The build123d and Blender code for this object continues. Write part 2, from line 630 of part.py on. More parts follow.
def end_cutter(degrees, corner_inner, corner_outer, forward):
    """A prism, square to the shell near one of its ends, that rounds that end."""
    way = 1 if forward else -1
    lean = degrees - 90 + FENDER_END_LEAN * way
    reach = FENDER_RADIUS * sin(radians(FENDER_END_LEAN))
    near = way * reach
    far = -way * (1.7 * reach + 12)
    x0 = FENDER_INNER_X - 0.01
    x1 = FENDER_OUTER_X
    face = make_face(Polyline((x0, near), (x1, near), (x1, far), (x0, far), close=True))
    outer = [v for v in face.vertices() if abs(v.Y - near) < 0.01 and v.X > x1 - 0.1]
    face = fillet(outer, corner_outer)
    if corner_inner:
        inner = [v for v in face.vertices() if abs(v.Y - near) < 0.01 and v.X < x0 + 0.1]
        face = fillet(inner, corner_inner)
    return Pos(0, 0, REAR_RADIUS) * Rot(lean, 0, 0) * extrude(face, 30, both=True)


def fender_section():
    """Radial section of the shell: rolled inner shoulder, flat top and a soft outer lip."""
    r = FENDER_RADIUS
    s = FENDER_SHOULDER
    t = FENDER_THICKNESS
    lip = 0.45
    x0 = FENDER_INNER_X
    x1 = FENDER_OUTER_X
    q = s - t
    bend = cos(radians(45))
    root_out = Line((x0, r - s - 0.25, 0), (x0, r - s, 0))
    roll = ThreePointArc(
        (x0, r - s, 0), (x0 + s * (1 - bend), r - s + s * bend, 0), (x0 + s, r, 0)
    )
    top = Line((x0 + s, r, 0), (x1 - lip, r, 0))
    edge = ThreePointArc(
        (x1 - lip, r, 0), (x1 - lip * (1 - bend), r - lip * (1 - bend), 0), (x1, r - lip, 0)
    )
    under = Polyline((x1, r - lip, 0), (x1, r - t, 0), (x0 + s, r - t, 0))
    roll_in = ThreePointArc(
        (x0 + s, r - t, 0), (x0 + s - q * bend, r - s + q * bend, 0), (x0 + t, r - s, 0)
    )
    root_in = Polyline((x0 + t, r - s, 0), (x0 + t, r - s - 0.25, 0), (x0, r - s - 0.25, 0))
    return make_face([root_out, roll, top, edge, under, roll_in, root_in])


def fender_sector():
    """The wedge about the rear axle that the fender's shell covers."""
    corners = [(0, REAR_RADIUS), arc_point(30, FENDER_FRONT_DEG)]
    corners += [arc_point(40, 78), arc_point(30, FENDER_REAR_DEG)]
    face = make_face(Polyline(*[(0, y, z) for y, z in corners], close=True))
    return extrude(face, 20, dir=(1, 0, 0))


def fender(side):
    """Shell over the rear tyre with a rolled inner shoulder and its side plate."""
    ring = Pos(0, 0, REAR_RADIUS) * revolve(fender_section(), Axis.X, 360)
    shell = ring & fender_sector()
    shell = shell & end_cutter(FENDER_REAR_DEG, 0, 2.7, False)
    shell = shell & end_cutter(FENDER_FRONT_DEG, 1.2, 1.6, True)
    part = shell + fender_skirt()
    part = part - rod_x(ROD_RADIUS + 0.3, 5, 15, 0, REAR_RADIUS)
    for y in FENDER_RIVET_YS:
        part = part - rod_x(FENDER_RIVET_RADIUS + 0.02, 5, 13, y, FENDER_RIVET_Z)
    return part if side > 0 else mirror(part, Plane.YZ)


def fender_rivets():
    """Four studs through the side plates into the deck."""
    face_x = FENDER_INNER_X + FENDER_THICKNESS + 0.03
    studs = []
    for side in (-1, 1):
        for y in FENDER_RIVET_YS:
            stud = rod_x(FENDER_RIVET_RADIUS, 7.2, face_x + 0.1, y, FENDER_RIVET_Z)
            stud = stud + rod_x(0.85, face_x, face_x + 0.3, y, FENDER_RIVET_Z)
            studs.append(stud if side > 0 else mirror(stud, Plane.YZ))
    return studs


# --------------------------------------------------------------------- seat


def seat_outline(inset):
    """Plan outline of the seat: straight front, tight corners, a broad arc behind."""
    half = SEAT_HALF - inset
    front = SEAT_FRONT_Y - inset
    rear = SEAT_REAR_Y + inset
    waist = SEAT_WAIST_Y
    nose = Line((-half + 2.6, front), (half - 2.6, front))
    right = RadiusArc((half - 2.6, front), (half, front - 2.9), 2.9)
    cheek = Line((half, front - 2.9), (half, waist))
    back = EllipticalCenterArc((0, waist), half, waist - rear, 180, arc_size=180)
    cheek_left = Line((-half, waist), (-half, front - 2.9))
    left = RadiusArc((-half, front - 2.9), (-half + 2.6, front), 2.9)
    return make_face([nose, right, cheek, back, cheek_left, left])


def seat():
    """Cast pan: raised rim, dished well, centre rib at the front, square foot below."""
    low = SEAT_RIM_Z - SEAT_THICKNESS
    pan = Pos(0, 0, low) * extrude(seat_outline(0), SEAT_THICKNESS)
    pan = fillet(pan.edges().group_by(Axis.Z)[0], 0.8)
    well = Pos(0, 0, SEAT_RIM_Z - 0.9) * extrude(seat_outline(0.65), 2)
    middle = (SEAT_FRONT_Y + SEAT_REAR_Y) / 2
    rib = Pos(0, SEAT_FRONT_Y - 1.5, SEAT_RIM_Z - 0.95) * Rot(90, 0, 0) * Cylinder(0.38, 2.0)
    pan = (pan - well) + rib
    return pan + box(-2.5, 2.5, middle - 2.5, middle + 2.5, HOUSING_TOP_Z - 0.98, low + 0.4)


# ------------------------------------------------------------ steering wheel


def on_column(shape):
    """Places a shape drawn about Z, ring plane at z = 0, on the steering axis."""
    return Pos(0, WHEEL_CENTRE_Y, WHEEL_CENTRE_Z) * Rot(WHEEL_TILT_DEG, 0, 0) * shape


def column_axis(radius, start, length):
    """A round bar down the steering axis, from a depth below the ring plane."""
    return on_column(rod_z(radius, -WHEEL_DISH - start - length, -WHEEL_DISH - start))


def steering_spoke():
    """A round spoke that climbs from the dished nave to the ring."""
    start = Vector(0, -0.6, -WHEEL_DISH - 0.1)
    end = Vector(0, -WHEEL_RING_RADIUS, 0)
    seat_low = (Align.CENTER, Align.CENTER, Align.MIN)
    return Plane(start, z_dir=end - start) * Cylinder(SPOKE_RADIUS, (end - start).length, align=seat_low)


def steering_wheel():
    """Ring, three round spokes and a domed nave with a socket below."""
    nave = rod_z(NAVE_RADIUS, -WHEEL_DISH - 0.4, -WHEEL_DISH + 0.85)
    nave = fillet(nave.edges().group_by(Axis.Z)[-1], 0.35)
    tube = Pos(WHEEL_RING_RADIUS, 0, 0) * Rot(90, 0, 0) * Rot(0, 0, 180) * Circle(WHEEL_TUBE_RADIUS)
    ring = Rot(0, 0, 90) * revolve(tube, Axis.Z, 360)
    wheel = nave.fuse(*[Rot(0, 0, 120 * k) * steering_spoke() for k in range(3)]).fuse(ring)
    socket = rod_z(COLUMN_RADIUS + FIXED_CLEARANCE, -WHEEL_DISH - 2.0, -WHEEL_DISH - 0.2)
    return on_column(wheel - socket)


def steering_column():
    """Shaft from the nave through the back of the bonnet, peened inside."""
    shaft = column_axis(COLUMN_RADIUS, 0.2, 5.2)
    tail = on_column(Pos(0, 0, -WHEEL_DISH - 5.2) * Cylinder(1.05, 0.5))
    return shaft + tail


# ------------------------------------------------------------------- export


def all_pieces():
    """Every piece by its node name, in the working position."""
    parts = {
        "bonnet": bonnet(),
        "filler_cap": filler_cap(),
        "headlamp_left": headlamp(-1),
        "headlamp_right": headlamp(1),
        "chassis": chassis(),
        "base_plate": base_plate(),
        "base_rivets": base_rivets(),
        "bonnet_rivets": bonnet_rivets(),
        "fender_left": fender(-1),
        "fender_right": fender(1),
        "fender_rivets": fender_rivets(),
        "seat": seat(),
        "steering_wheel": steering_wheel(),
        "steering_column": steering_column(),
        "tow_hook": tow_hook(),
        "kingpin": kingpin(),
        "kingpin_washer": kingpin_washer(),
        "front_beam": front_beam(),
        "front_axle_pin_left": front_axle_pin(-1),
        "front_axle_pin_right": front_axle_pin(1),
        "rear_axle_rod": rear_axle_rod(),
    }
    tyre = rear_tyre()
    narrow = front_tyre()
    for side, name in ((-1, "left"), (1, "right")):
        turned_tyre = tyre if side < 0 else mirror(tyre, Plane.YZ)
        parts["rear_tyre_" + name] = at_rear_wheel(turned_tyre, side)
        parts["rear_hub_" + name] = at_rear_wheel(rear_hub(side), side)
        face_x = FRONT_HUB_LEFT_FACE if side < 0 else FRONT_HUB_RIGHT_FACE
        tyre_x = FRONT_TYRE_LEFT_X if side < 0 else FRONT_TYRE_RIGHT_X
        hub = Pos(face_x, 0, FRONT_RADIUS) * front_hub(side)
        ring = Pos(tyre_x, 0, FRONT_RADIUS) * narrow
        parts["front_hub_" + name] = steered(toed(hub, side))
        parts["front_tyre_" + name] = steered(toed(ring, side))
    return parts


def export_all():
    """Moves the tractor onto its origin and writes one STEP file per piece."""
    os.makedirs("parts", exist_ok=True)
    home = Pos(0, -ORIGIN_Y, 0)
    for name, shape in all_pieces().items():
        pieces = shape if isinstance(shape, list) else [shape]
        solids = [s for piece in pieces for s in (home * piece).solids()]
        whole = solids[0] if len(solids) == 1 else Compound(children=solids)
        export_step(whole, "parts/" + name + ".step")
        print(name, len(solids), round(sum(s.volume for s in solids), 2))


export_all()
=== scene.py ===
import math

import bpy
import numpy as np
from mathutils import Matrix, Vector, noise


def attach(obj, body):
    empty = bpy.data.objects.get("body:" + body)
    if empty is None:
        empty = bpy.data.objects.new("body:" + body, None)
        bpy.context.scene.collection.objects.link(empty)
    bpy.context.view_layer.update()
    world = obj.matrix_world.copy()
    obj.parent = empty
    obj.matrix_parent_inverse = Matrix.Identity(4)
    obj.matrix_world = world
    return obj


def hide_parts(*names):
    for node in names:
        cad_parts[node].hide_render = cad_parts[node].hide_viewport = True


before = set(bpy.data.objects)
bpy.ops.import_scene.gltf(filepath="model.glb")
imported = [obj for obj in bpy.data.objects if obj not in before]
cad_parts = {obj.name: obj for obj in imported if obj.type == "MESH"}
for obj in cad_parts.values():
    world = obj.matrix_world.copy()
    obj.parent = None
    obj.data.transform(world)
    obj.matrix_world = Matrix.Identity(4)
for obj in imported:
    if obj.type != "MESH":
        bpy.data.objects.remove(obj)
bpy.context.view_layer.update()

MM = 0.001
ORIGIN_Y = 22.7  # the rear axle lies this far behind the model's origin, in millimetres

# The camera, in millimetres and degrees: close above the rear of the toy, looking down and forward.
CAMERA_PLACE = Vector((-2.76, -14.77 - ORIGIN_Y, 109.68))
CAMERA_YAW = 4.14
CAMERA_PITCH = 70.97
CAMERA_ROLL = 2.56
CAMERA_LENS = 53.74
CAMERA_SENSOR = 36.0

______

» **Exercise brief**: Quote the lines that begin at the line containing "return parts" and end at the line containing "for node in", keeping both of those lines.

» **Reply**:
    return parts


def export_all():
    """Moves the tractor onto its origin and writes one STEP file per piece."""
    os.makedirs("parts", exist_ok=True)
    home = Pos(0, -ORIGIN_Y, 0)
    for name, shape in all_pieces().items():
        pieces = shape if isinstance(shape, list) else [shape]
        solids = [s for piece in pieces for s in (home * piece).solids()]
        whole = solids[0] if len(solids) == 1 else Compound(children=solids)
        export_step(whole, "parts/" + name + ".step")
        print(name, len(solids), round(sum(s.volume for s in solids), 2))


export_all()
=== scene.py ===
import math

import bpy
import numpy as np
from mathutils import Matrix, Vector, noise


def attach(obj, body):
    empty = bpy.data.objects.get("body:" + body)
    if empty is None:
        empty = bpy.data.objects.new("body:" + body, None)
        bpy.context.scene.collection.objects.link(empty)
    bpy.context.view_layer.update()
    world = obj.matrix_world.copy()
    obj.parent = empty
    obj.matrix_parent_inverse = Matrix.Identity(4)
    obj.matrix_world = world
    return obj


def hide_parts(*names):
    for node in names:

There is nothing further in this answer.